FM visits site and finds issue. FM attends site to meet with contractor to obtain quote – contractor is 1.5 hours late, so FM waits around. Ditto the last sentence for how many quotes are required. FM obtains quote via email and submits it to the EAM/ERP/10-year old excel list for approval. FM attends site to let contractors in for works. FM attends site to review and approve works.

1-2 days work

Scenario B

Remote image capture and processing done by MA without any FM time spent. FM is notified of issue. FM tags contractor/s in collaborative platform and receives quotes. FM tags works approval contact in, and is notified when approval is given. The FM may need to attend site to let contractors in – contractors upload post-works imagery, which is stitched into the site’s digital twin for the FM can review.

2 hours work

Substantially less fieldwork.

4.  Make it easy to give clear instruction on where works are to be done without physically attending

Many works can be conducted without the FM attending to unlock access – the problem comes when works are done to the wrong place. An incorrect building corner, wrong bit of pavement, wrong downpipe location. It happens all the time.

Provide FMs with a platform that visually shows the precise location, with an auditable trail. If works are done in the wrong place, it is clear where the fault lays.

5.  Build a calendar around FM contract requirements or KPIs, and go from there

FM services companies have contracts that explicitly state things like ‘façade assessment every 6-months,’ often with penalties for non-compliance. Internal FM departments have KPIs around the same things. Start there – build a calendar of work to meet all those contractual or KPI driven requirements.

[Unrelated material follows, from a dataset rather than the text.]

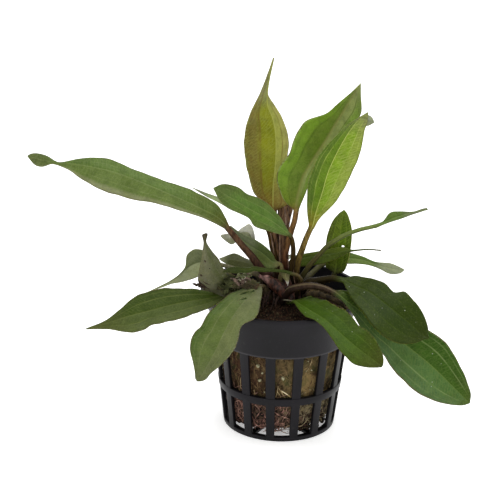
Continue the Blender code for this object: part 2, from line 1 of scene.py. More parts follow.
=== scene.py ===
import collections
import json
import math
import random
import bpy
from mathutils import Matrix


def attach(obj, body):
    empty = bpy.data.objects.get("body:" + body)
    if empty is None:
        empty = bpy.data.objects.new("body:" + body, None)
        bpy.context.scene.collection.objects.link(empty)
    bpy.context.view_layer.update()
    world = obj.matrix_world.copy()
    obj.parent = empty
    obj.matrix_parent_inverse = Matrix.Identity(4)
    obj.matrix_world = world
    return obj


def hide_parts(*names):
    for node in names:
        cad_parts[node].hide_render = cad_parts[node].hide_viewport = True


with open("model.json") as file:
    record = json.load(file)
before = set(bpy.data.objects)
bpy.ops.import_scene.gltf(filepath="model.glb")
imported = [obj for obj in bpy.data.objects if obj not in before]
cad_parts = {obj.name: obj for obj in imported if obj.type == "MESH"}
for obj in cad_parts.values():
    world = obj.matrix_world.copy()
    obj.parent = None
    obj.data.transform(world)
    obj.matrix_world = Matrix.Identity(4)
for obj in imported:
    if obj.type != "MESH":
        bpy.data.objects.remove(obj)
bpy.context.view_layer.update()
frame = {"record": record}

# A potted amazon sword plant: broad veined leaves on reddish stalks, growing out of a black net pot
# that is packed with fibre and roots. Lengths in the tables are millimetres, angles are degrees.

import types

import bmesh
import bpy
import numpy as np
from mathutils import Matrix, Vector

MM = 0.001
dice = random.Random(7)

SLOT_OF = {part["node"]: part["material_slot"] for part in frame["record"]["subparts"]}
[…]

Consider how the calendar would look if you outsourced the high-resolution image capture to MA and used our intelligent data platform to collaborate around – chances are you’ll be able to increase the number of facilities each FM manages. You should be able to double it, at least – our client, engineering firm GHD, had a client that increased issue rectification velocity of 12 times, and reduced cost by 80%. The savings across the facility portfolio were immense.

6.  Provide the tools to evaluate rectification works without attending site (again)

The problem with using post-work photos taken by contractors is that they can be limited in context and be hard to compare across different time periods. MA’s platform stitches those images into the facility digital twin so that context is visible, and we provide image guides that you can easily require the contractors adhere to.

MA also does post-work image captures for works to be reviewed, where necessary. This delivers an auditable trail and is almost always more economical than arranging the FM do an out-of-cycle visit.

7.  Make reporting minimalist and easy

Traditional software solutions for facility management – Enterprise Asset Management EAM systems or Enterprise Resource Planning ERP systems – are admin-heavy. That reality has generally built up over years under compliance requirements. New software solutions, however, are built around delivering that compliance in a manner that is effectively incidental to the productive requirements. So in MA’s platform Asseti, this means that by posting works or images an auditable trail is automatically created, and EAM/ERP fields automatically completed (via our API).

8.  Automate automate automate

If the people in your systems are not value-adding at every step, if the people are doing work that a computer could do faster and more accurately, then you’re doing it wrong. Automate everything possible, by philosophy!

 

Even better news – each of the items added above is enabled by MA. Our approach drastically reduces the fieldwork required of FMs, so they can be more efficient on the proactive work that adds portfolio value.